You can disable driver updates through group policy.

https://technet.microsoft.com/en-us/library/cc730606(v=ws.10...


Could have sworn that MS had disabled GP access on "consumer" grade installs.


> and will you please stop trying to be helpful and silently "upgrading" my drivers, Microsoft!

Or, I finally got it to appear to work. Details on how it really works, the documentation didn't really say. Why it works now, I don't really know. I never understood it well and, instead, just threw it against the wall in various ways until it appeared to stick.

Another point is, after such a remote Microsoft change, I no longer really know what went into my system or relevant boot partition or how to rebuild it starting with what I already have. That is, when I built the system, I took careful notes on just what I did so that I could retrace if necessary; with remote changes from Microsoft, my notes are now inaccurate. My system is no longer reproducible. So, if next week I make a change that ruins my boot partition, then I can't rebuild to just before the change -- unless I have backed up that boot partition with, say, NTBACKUP which I do use. Indeed, with the system I am building now, I'm planning a boot drive with several bootable partitions and a second drive with backups via NTBACKUP (if that is still the best approach on Windows) of various increments of the boot partitions.
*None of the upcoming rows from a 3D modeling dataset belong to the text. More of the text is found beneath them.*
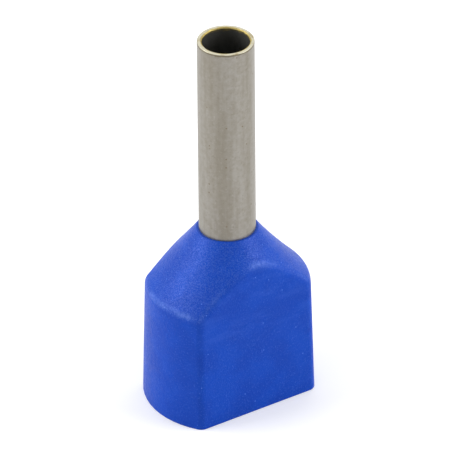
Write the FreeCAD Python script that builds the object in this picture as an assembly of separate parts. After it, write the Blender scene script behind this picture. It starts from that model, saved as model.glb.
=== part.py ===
"""Twin wire ferrule: a thin tinned sleeve held in a moulded collar that takes two insulated wires side by side.

Frame: the collar's open mouth stands on Z = 0, and +Z runs up the sleeve to its tip. The two wires lie side by
side along X, so the collar is long in X and its two flat faces look along +Y and -Y. Lengths are in millimetres.

The collar is a bullet with two flats: a body of revolution, nearly cylindrical below and conical above, cut by two
planes. Inside it, a pocket of the same form takes the wires' insulation, a funnel leads the bare strands inward,
and a trumpet-shaped seat holds the sleeve by its flare. The sleeve is one drawn tube, straight from its tip down
to the collar's nose and flared inside the collar.

Both pieces are drawn as half sections in the XZ plane and turned about Z.
"""

import math
import os

import FreeCAD
import Part

# Sleeve
BORE_DIAMETER = 1.80  # takes the strands of two 0.75 mm2 wires
SLEEVE_WALL = 0.15
SLEEVE_FREE_LENGTH = 8.0  # from the collar's nose to the tip
TIP_EDGE_RADIUS = 0.03  # both edges of the cut end
FLARE_ANGLE = 20.0  # between the end of the flare and the axis
FLARE_HEIGHT = 0.90
FLARE_BEND_RADIUS = 1.20  # outside of the bend that opens the tube into the flare

# Collar, outside
COLLAR_HEIGHT = 7.0
MOUTH_LENGTH = 6.33  # across the two round ends, at the mouth
MOUTH_WIDTH = 3.97  # across the two flats, at the mouth
SIDE_DRAFT = 1.4  # degrees that every side leans inward on its way up
NOSE_LAND = 0.09  # width of the level ring round the sleeve, before its edge is rounded
SHOULDER_ANGLE = 40.0  # between the shoulder's chord and the axis
SHOULDER_HOLLOW = 0.06  # how far the shoulder dips below its chord
CROWN_RADIUS = 0.50  # where the shoulder turns into the round ends
FLAT_EDGE_RADIUS = 0.36  # all round the outline of each flat
NOSE_EDGE_RADIUS = 0.03
MOUTH_EDGE_RADIUS = 0.04

# Collar, inside
POCKET_WALL = 0.50
POCKET_CORNER_RADIUS = 0.30  # where the pocket's flats meet its round ends
NECK_LENGTH = 0.12  # how deep the sleeve stays straight inside the nose
FUNNEL_ANGLE = 42.0  # between the funnel and the axis
MOUTH_LEAD_IN = 0.12

CUT_ALLOWANCE = 1.0  # how far a cutter runs past the face that it opens
SAME_PLACE = 1e-4  # points nearer to a plane than this lie in it

# Sizes that follow from those above
SLEEVE_RADIUS = BORE_DIAMETER / 2 + SLEEVE_WALL
TIP_Z = COLLAR_HEIGHT + SLEEVE_FREE_LENGTH
BEND_Z = COLLAR_HEIGHT - NECK_LENGTH

ORIGIN = FreeCAD.Vector(0, 0, 0)
Z_AXIS = FreeCAD.Vector(0, 0, 1)
SECTION_PLANE = Part.Plane(ORIGIN, FreeCAD.Vector(0, 1, 0))


def tangent(degrees):
    return math.tan(math.radians(degrees))


def at(radius, height):
    """A point of a half section."""
    return FreeCAD.Vector(radius, 0, height)


def line(start, end):
    return Part.LineSegment(start, end).toShape()


def corner_rounded(first, second, radius):
    """Two edges of a half section that meet in a corner, with the arc that rounds it between them."""
    fillet = Part.ChFi2d.FilletAPI()
    fillet.init(first, second, SECTION_PLANE)
    fillet.perform(radius)
    arc, first, second = fillet.result(first.lastVertex(True).Point)
    return [first, arc, second]


def turned(edges):
    """The solid that a closed half section sweeps about Z."""
    outline = Part.Wire(Part.__sortEdges__(edges))
    return Part.Face(outline).revolve(ORIGIN, Z_AXIS, 360)


def tube_surface(depth):
    """The section line of the sleeve at a depth below its outside, from the bend down to the flare's end."""
    angle = math.radians(FLARE_ANGLE)
    bend_centre = at(SLEEVE_RADIUS + FLARE_BEND_RADIUS, BEND_Z)
    straight_length = (FLARE_HEIGHT - FLARE_BEND_RADIUS * math.sin(angle)) / math.cos(angle)

    def on_bend(turn):
        return bend_centre - at(math.cos(turn), math.sin(turn)) * (FLARE_BEND_RADIUS + depth)

    bend_end = on_bend(angle)
    flare_end = bend_end + at(math.sin(angle), -math.cos(angle)) * straight_length
    bend = Part.Arc(on_bend(0), on_bend(angle / 2), bend_end).toShape()
    return [bend, line(bend_end, flare_end)], flare_end


def make_sleeve():
    """One tube of even wall, flared at its lower end and with both edges of its cut tip rounded."""
    outer_flare, outer_end = tube_surface(0)
    inner_flare, inner_end = tube_surface(SLEEVE_WALL)
    inner_radius = SLEEVE_RADIUS - SLEEVE_WALL
    edge_radius = min(TIP_EDGE_RADIUS, 0.4 * SLEEVE_WALL)
    outside = line(at(SLEEVE_RADIUS, BEND_Z), at(SLEEVE_RADIUS, TIP_Z))
    tip = line(at(SLEEVE_RADIUS, TIP_Z), at(inner_radius, TIP_Z))
    inside = line(at(inner_radius, TIP_Z), at(inner_radius, BEND_Z))
    outside, outer_edge, tip = corner_rounded(outside, tip, edge_radius)
    tip_and_inside = corner_rounded(tip, inside, edge_radius)
    flare_cut = line(outer_end, inner_end)
    return turned(outer_flare + [outside, outer_edge] + tip_and_inside + inner_flare + [flare_cut])


def flat_offset(mouth_width, height):
    """How far the plane of a flat is from the axis at a height, where the two are mouth_width apart at the mouth."""
    return mouth_width / 2 - height * tangent(SIDE_DRAFT)


def between_flats(mouth_width, bottom, top):
    """The space between the two leaning planes of the flats."""
    reach = MOUTH_LENGTH

    def corner(side, height):
        return FreeCAD.Vector(-reach, side * flat_offset(mouth_width, height), height)

    corners = [corner(-1, bottom), corner(1, bottom), corner(1, top), corner(-1, top)]
    section = Part.Face(Part.makePolygon(corners + corners[:1]))
    return section.extrude(FreeCAD.Vector(2 * reach, 0, 0))


def round_end(mouth_radius, height):
    """The point of the half section at a height on the leaning round end."""
    return at(mouth_radius - height * tangent(SIDE_DRAFT), height)


def cone_foot(tip, angle, mouth_radius):
    """Where a cone that widens downward from a tip point meets the round end."""
    widening = tangent(angle) - tangent(SIDE_DRAFT)
    drop = (round_end(mouth_radius, tip.z).x - tip.x) / widening
    return round_end(mouth_radius, tip.z - drop)


def lies_at_height(piece, height):
    """Whether a face or an edge lies in the level plane at a height."""
    box = piece.BoundBox
    return abs(box.ZMin - height) < SAME_PLACE and abs(box.ZMax - height) < SAME_PLACE


def edges_of_flats(shape, mouth_width):
    """The edges round both flats, apart from the level ones."""
    chosen = []
    for edge in shape.Edges:
        start, end = edge.ParameterRange
        points = [edge.valueAt(start + share * (end - start)) for share in (0.1, 0.5, 0.9)]
        in_flat = all(abs(abs(point.y) - flat_offset(mouth_width, point.z)) < SAME_PLACE for point in points)
        level = abs(points[0].z - points[1].z) < SAME_PLACE and abs(points[1].z - points[2].z) < SAME_PLACE
        if in_flat and not level:
            chosen.append(edge)
    return chosen


def make_outside():
    """The collar as a full body: a hollow-shouldered bullet with two flats, every edge rounded."""
    mouth_radius = MOUTH_LENGTH / 2
    nose = at(SLEEVE_RADIUS + NOSE_LAND, COLLAR_HEIGHT)
    crown = cone_foot(nose, SHOULDER_ANGLE, mouth_radius)
    chord = nose - crown
    inward = at(-chord.z, chord.x).normalize()
    shoulder_middle = (nose + crown) / 2 + inward * SHOULDER_HOLLOW
    end = line(at(mouth_radius, 0), crown)
    shoulder = Part.Arc(crown, shoulder_middle, nose).toShape()
    top = line(nose, at(0, COLLAR_HEIGHT))
    end, crown_arc, shoulder = corner_rounded(end, shoulder, CROWN_RADIUS)
    shoulder_and_top = corner_rounded(shoulder, top, min(NOSE_EDGE_RADIUS, 0.8 * NOSE_LAND))
    axis = line(at(0, COLLAR_HEIGHT), ORIGIN)
    mouth = line(ORIGIN, at(mouth_radius, 0))
    bullet = turned([mouth, end, crown_arc] + shoulder_and_top + [axis])
    body = bullet.common(between_flats(MOUTH_WIDTH, 0, COLLAR_HEIGHT))
    body = body.makeFillet(FLAT_EDGE_RADIUS, edges_of_flats(body, MOUTH_WIDTH))
    return body.makeFillet(MOUTH_EDGE_RADIUS, [edge for edge in body.Edges if lies_at_height(edge, 0)])


def make_pocket():
    """The space in the collar below the sleeve: the wires' pocket, the funnel and the opening under the flare."""
    mouth_radius = MOUTH_LENGTH / 2 - POCKET_WALL
    mouth_width = MOUTH_WIDTH - 2 * POCKET_WALL
    bottom = -CUT_ALLOWANCE
    flare_end = tube_surface(0)[1]
    foot = cone_foot(flare_end, FUNNEL_ANGLE, mouth_radius)
    bullet = turned(
        [
            line(at(0, bottom), round_end(mouth_radius, bottom)),
            line(round_end(mouth_radius, bottom), foot),
            line(foot, flare_end),
            line(flare_end, at(0, flare_end.z)),
            line(at(0, flare_end.z), at(0, bottom)),
        ]
    )
    space = bullet.common(between_flats(mouth_width, bottom, COLLAR_HEIGHT))
    corners = [edge for edge in edges_of_flats(space, mouth_width) if edge.BoundBox.ZMin < 0]
    return space.makeFillet(POCKET_CORNER_RADIUS, corners)


def make_seat():
    """The space that the sleeve takes in the collar, bore included."""
    flare, outer_end = tube_surface(0)
    inner_end = tube_surface(SLEEVE_WALL)[1]
    above_nose = COLLAR_HEIGHT + CUT_ALLOWANCE
    return turned(
        flare
        + [
            line(outer_end, inner_end),
            line(inner_end, at(0, inner_end.z)),
            line(at(0, inner_end.z), at(0, above_nose)),
            line(at(0, above_nose), at(SLEEVE_RADIUS, above_nose)),
            line(at(SLEEVE_RADIUS, above_nose), at(SLEEVE_RADIUS, BEND_Z)),
        ]
    )


def make_collar():
    """The moulded collar: its outside, less the pocket, the sleeve's seat and a lead-in round the mouth."""
    collar = make_outside().cut(make_pocket()).cut(make_seat())
    rim = next(face for face in collar.Faces if lies_at_height(face, 0))
    inner_outlines = [wire for wire in rim.Wires if not wire.isSame(rim.OuterWire)]
    return collar.makeChamfer(MOUTH_LEAD_IN, [edge for wire in inner_outlines for edge in wire.Edges])


def only_solid(shape):
    """The one solid of a shape. The build stops if there are more, or if it isn't sound."""
    if len(shape.Solids) != 1 or not shape.isValid():
        raise ValueError(f"expected one sound solid, found {len(shape.Solids)}")
    return shape.Solids[0]


if __name__ == "__main__":
    os.makedirs("parts", exist_ok=True)
    pieces = {"contact_sleeve": make_sleeve(), "insulating_collar": make_collar()}
    for name, shape in pieces.items():
        only_solid(shape).exportStep(f"parts/{name}.step")
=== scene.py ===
import math
import random

import bpy
from mathutils import Matrix, Vector


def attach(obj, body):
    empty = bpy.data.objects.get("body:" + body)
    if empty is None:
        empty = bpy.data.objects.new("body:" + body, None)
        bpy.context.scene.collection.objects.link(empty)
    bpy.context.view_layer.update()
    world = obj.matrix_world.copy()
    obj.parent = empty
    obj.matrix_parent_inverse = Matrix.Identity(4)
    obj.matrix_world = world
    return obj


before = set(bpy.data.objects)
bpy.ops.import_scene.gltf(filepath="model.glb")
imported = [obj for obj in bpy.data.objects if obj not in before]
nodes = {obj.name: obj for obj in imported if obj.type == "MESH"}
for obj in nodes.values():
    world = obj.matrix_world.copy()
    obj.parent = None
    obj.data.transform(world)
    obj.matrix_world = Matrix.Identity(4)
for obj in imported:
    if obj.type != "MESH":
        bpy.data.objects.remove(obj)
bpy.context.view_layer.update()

# Twin wire ferrule: a tinned sleeve in a blue moulded collar, standing on its mouth on a table.
# Blender works in metres. Names that end in _MM, and places inside the materials, are in
# millimetres.

scene = bpy.context.scene
scene.view_settings.view_transform = "Standard"

MM = 0.001

# Sizes of the CAD model, for the patterns that follow its form
BORE_RADIUS_MM = 0.90
TIP_MM = 15.0  # height of the sleeve's tip
NOSE_RADIUS_MM = 1.14
NOSE_HEIGHT_MM = 7.0
SHOULDER_ANGLE = math.radians(40)  # between the shoulder and the axis
FLAT_OFFSET_MM = 1.985  # from the axis to a flat, at the mouth
ROUND_END_RADIUS_MM = 3.165  # at the mouth
SIDE_SLOPE = math.tan(math.radians(1.4))  # every side leans inward on its way up

# Sockets of a Mix node that blends colours
MIX_FACTOR, MIX_FIRST, MIX_SECOND, MIX_RESULT = 0, 6, 7, 2

SPECK_CORE = 0.4  # how much of a speck's width has its full colour


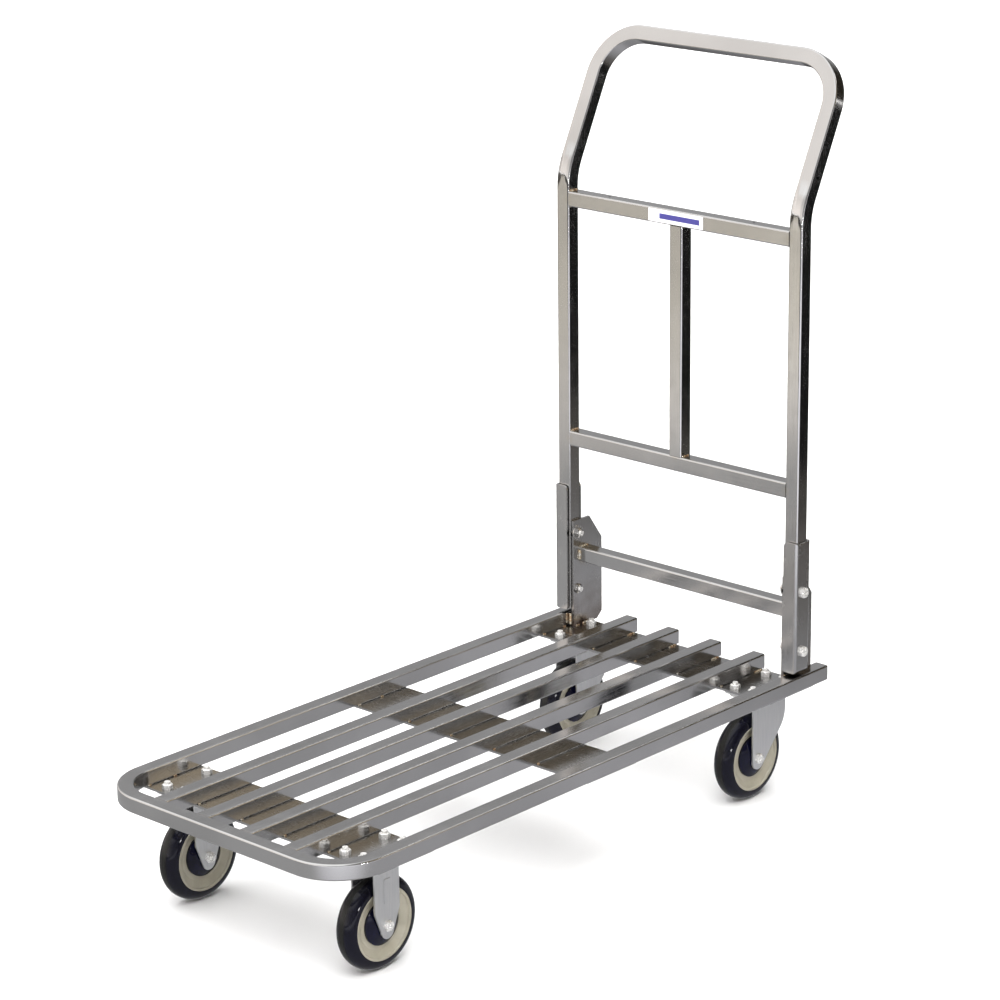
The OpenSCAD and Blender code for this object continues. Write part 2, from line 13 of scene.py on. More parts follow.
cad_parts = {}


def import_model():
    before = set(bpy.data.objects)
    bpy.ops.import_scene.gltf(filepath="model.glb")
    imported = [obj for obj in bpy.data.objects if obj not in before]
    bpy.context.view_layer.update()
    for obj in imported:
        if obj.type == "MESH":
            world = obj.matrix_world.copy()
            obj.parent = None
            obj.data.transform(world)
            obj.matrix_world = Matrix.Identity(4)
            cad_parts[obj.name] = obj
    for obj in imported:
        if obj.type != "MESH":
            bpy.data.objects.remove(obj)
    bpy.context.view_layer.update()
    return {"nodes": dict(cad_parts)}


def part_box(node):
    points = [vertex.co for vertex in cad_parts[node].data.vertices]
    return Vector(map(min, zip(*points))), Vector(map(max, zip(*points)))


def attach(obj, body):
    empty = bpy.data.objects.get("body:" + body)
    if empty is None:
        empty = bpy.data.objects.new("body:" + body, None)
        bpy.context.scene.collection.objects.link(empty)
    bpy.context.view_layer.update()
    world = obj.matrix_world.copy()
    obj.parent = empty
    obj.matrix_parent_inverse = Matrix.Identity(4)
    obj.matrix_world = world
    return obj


MM = 0.001
SIDES = ("left", "right")
PLACES = ("front_left", "front_right", "rear_left", "rear_right")
STRIPS = ("front", "middle", "rear")
SLATS = (1, 2, 3, 4)
ACROSS = (0.734, -0.679, 0)  # the level direction across the viewing angle
BEHIND = (0.45, 0.893, 0)  # the level direction that runs away past the cart's right side
INTO = (0.679, 0.734, 0)  # the level direction along the viewing angle
UP = (0, 0, 1)
BLACK, WHITE = (0, 0, 0), (1, 1, 1)
THREAD_PITCH = 1.25 * MM
BEND_FOOT, BEND_HEAD = 0.822, 0.890  # the legs' edges are drawn in between these heights
STUDIO_REACH, STUDIO_HEIGHT = 30, 40  # from the middle to each wall, and up
MIRROR_REACH, MIRROR_LIFT = 12, 1 * MM
MIX_A, MIX_B, MIX_RESULT = 6, 7, 2  # the colour sockets of a Mix node


# ---- The frame ----------------------------------------------------------------------

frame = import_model()
nodes = frame["nodes"]

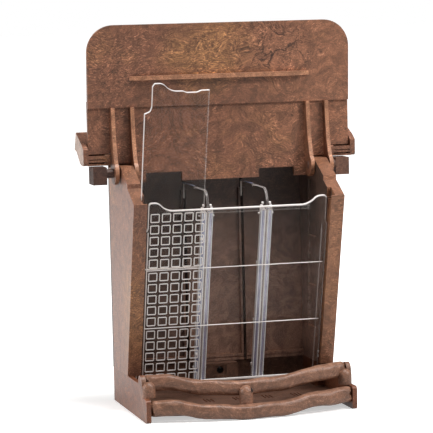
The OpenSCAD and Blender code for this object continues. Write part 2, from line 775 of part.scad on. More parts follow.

That is, in general I very much want to know just what, and quite generally and in as much detail as possible, (A) the heck is on my system and (B) how to get back to some earlier state.

All this skeptical caution is a special case of rules:

(1) If it ain't broke, don't fix it.

(2) If anything can go wrong, then it will.

(3) There is no independence; if you change one thing, then no telling what else may be affected.

(4) The fundamental perversity of material objects.

etc.

I very well remember, from when I was at IBM's Watson lab and we visited some high end customers, how when IBM came out with a fix, update, change, or new version, the site would run the change for months just on a test system before they permitted it on-line for production work. Part of this was, if the system crashed for an hour, then the CIO could lose his bonus. Two such in one year, and he could lose his job. They very much did not want systems that crashed. They were very clear about that.

Once, out of IBM, I visited the main NASDAQ site in Trumbull, CT: They were doing their core work on Non-Stop systems. IIRC, their attitude was that their Non-Stop systems didn't stop and didn't need updates.

Here is some irony: First the vendor sells their system as the greatest. Second, the vendor says they have an update.

Hmm .... If their greatest needs an update, then how about the update?

To borrow from the movie The Treasure of the Sierra Madre, "Updates? What updates? We don't need no stink'n updates."